For me, it's a combo of both what Levi and Rahsaan said. This isn't exactly big house NV Champagne, with consistent goalposts, and to the very limited extent that there's a "recipe" in a given year, it might be long-forgotten (or even outright rejected) the next year.

As to the specifics...I see some spiritual (there's that word again) similarities between the Bea wines, including the Rusticum, but not necessarily including the basic Coenobium. Radikon and Gravner we've covered, except that I'll repeat the sensation that there's a little more swagger to the latter than there is in most of the rest of these wines.

I haven't had enough of the rest to say very much, I'm afraid. My Zidarich count is only up to 4, for example.
 
Monastero Suore Cistercensi S.O. Trappiste 2007 Coenobium (Lazio) Simple grapefruit rind, with a light spicing dominated by white pepper. And is that celery? Its like a stealth grner veltliner has entered the room and is masquerading as a baby orange wine.

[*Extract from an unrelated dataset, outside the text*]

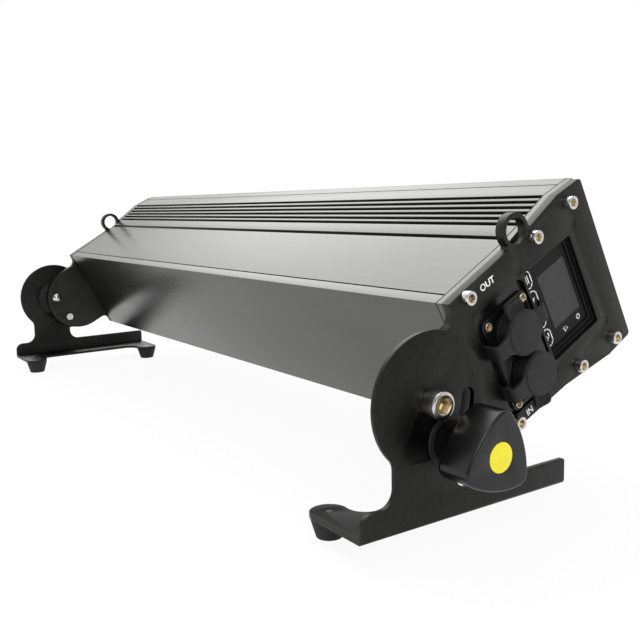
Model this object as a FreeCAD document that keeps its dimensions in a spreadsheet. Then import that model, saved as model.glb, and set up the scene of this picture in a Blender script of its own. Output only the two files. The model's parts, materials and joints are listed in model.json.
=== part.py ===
import FreeCAD, Part
import math
import os
import Sketcher

# Outdoor wall washer light: a black lamp bar on two floor brackets, with a
# pivot bolt and a clamp knob at each end. Millimetres and degrees, +Z up.
# The origin lies on the floor, at the middle of the light's length and depth.
# Parts of the lamp bar are drawn level, with the pivot axis as their X axis,
# the light going along +Y, and are then tilted and lifted as one.

doc = FreeCAD.newDocument("WallWasherLight")

SIZES = {
    # stance
    "barLength": 680,
    "pivotHeight": 82,
    "tiltRest": 28,
    "tiltLow": 5,
    "tiltHigh": 90,
    "discClear": 13,
    "pivotRise": 13.5,
    # profile of the lamp bar, by depth behind the light face
    "pocketBackMargin": 11,
    "shoulderDepth": 23.5,
    "waistDepth": 69,
    "panelSideRoom": 8.1,
    "backIn": 3,
    "waistIn": 7.5,
    "shoulderOut": 0.8,
    "backWall": 3,
    "sideWall": 3,
    "finSlotCount": 6,
    "finSlotAfter": 1.3,
    "finSlotPitch": 5.27,
    "finSlotWidth": 3.2,
    "finSlotDeep": 4.6,
    "bandGrooveAhead": 4.8,
    "bandGrooveWidth": 3.4,
    "bandGrooveDeep": 2,
    "backGrooveInset": 8,
    "backGrooveWidth": 1.2,
    "backGrooveDeep": 0.8,
    "seamDepth": 9,
    "seamWidth": 0.8,
    "seamDeep": 0.5,
    "cutBeyond": 3,
    "glassBorder": 5.7,
    "glassInset": 1.5,
    "glassThick": 4,
    "glassGap": 0.3,
    "sealThick": 1.5,
    "sealWidth": 4,
    "lampWall": 8.7,
    "boardSeat": 34.6,
    "webThick": 7.4,
    "portHalf": 4,
    # end layers and their screws
    "plateThick": 6,
    "collarThick": 4,
    "gasketThick": 1,
    "earHalf": 37.3,
    "earAhead": 22.8,
    "earFillet": 7,
    "ringAhead": 4.5,
    "ringProud": 6.3,
    "ringHoleRadius": 8,
    "ringWall": 2.8,
    "ringBlend": 2,
    "screwFrontDepth": 17,
    "screwFrontInset": 8.2,
    "screwMiddleAhead": 11,
    "screwMiddleInset": 4.4,
    "screwBackInset": 13,
    "screwBackSide": 3.8,
    "screwRadius": 2.5,
    "screwHeadRadius": 4.25,
    "screwHeadHeight": 5,
    "screwLength": 20,
    "screwTipRoom": 1,
    "screwKey": 4,
    "screwKeyDeep": 2.5,
    # display
    "windowFront": 24.5,
    "windowLong": 46,
    "windowHalf": 32,
    "windowLedge": 3,
    "windowCorner": 1.5,
    "paneInset": 2.5,
    "paneThick": 2,
    "paneGap": 0.15,
    "lcdThick": 2.2,
    "lcdFrontInset": 6,
    "lcdBackInset": 14.5,
    "lcdSideInset": 8,
    "touchBoardThick": 1.2,
    "markRadius": 3,
    "markDeep": 0.3,
    "markRise": 4.5,
    "markFront": 6,
    "markBack": 3,
    # connectors at both ends
    "pocketWeb": 2,
    "pocketTopRoom": 7.8,
    "pocketBottomRoom": 0.6,
    "pocketCorner": 6,
    "pocketDeep": 3,
    "panelThick": 2,
    "panelEnds": 35.1,
    "panelDrop": 8.35,
    "panelMargin": 1,
    "panelHalf": 20.2,
    "panelCorner": 4.4,
    "panelScrewEdge": 4.2,
    "panelScrewInset": 4.4,
    "panelScrewRadius": 1.5,
    "panelScrewHead": 2.9,
    "panelScrewHeadHeight": 1.6,
    "panelScrewLength": 4.5,
    "socketRadius": 11,
    "socketHeight": 9,
    "socketBore": 8,
    "socketBoreDeep": 1.5,
    "socketTail": 10,
    "socketTailLength": 22,
    "socketGap": 0.3,
    "contactRadius": 0.9,
    "contactCircle": 4.2,
    "contactDeep": 5,
    "capWall": 2.2,
    "capRoom": 0.9,
    "capTop": 2.2,
    "capGap": 0.3,
    "capApart": 3,
    "capTabWidth": 11,
    "capTabReach": 8,
    "capTabThick": 3,
    "strapWidth": 7,
    "strapThick": 1.8,
    "strapLoop": 10.5,
    "strapRoom": 1.3,
    "strapOffset": 5,
    # lamp inside
    "boardThick": 1.6,
    "boardSideRoom": 5,
    "boardEndRoom": 14,
    "ledCount": 12,
    "chipOffset": 22,
    "chipWidth": 5,
    "chipThick": 1.2,
    "lensRadius": 18,
    "lensFoot": 7,
    "lensPlateThick": 2,
    "lensGap": 0.3,
    "supplyHalf": 34,
    "supplyDeep": 46,
    "supplyInset": 45,
    "supplySpacing": 40,
    "trayThick": 2,
    "trayEndRoom": 49,
    "traySideRoom": 1.2,
    "controlLength": 130,
    "controlHalf": 33,
    "controlInset": 15,
    "standoffRadius": 3,
    "standoffHeight": 8,
    "standoffInset": 6,
    # pivot and clamp
    "headRoom": 0.4,
    "washerApart": 1.4,
    "runGap": 0.1,
    "boreGap": 0.1,
    "pivotRadius": 5,
    "pivotHeadRadius": 8,
    "pivotHeadHeight": 10,
    "pivotKey": 8,
    "pivotKeyDeep": 5,
    "pivotBeyond": 1.6,
    "studReach": 27,
    "studRadius": 4,
    "studSpacer": 5.6,
    "studBeyond": 6,
    "studGrip": 14,
    "knobHubRadius": 12.5,
    "knobHubTop": 10.5,
    "knobHubHeight": 19,
    "knobHeight": 20,
    "knobLobe": 18,
    "knobLobeRadius": 7,
    "knobSideReach": 18.5,
    "knobRim": 1.6,
    "knobBackRim": 4,
    "knobTurn": 73,
    "inlayRadius": 8.3,
    "inlayThick": 1.2,
    # floor brackets
    "bracketThick": 3,
    "discRadius": 40,
    "railHeight": 16.5,
    "railFlat": 5.1,
    "railBack": 111,
    "railCorner": 8,
    "railEndCorner": 2,
    "neckFront": 26.4,
    "neckBack": 17,
    "neckFootRadius": 10,
    "neckHeadRadius": 8,
    "slotWidth": 9.6,
    "bendRadius": 2.4,
    "padRadius": 11.5,
    "padReach": 46,
    "flangeReach": 30,
    "flangeBlend": 12,
    "footHeight": 12,
    "padRim": 0.2,
    "footTaper": 3.5,
    "footBoreRadius": 4.6,
    "footBoreDeep": 5,
    "footScrewRadius": 2,
    "footScrewHead": 3.8,
    "footScrewHeadHeight": 2.6,
}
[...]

This is initially fairly disappointing, but gains a measure of weight and texture with extended aeration. Unfortunately, I dont have time to explore this in more detail.
Had this the other night and really enjoyed it, but not at first as well. I had put it in the fridge for a little while to cool it down a bit. So, when I opened it and poured a glass it was probably around 58-60˚ (maybe a bit lower). The first glass was a jumbled mess and the alcohol level was very apparent, but as the wine opened up and warmed up to room temp (yet still cool) it began to get quite good. I agree with you Thor about the weight and texture; don't think I got any celery in mine though. All orange peel (citrus pith?), slightly bitter almonds and stone fruit cores to me.

Anyway, my question to Levi, Thor, et al. is about the temperature for serving "orange" wines. Do these generally benefit from being slightly warmer than say a lighter white? Did you guys find this to be the case in your grand tasting noted above? Levi, how do you generally serve these at the restaurant? Is there a generally or are they all different beasts?